Investment View: Attractive Differentiation, Long-Term Uncertainty

From a venture capital perspective, Zoox offers a compelling, differentiated play in a crowded field. Its design-forward strategy and backing by Amazon reduce some traditional risks and open unique go-to-market pathways. But success is far from guaranteed.

Key investment takeaways:

  • Strengths: Purpose-built platform, integration potential with Amazon, methodical rollout strategy.
  • Risks: Behind on commercialization, safety incidents (e.g., braking recall), regulatory uncertainty, and fierce competition from Waymo and others.
  • Long-Term Potential: If Zoox can stabilize its software, scale manufacturing, and integrate with Amazon’s logistics, it could carve out a strong niche—especially in dense cities where its vehicle form factor provides operational advantages.

One analyst summarized it succinctly: “Zoox might not win the whole market.

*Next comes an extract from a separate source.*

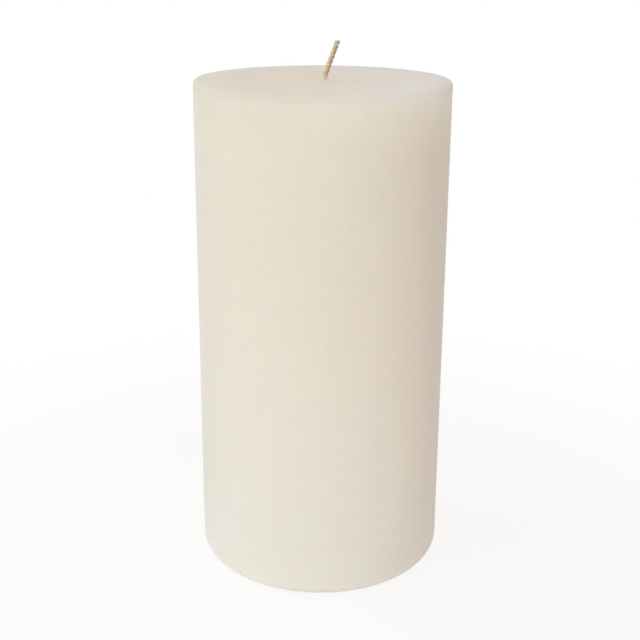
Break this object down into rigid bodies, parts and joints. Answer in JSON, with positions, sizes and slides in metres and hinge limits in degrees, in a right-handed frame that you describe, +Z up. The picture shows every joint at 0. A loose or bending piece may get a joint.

But if it nails even 5% of high-density urban transport, that’s a billion-dollar business.”


Conclusion: Innovation with Caution in a Market That Waits for No One

As Zoox quietly maps Los Angeles, its retrofitted Highlanders signal more than just another test. They represent a pivotal moment in the company's multi-year bet on custom design, operational patience, and the long shadow of Amazon. Whether that bet pays off—or gets outpaced by faster, more pragmatic rivals—will depend on how fast Zoox can turn vision into scalable, trusted performance.

In the world of autonomous mobility, the future is never just about getting there—it’s about getting there first, safely, and with a roadmap the market believes in. For Zoox, the road ahead is open. But it’s far from empty.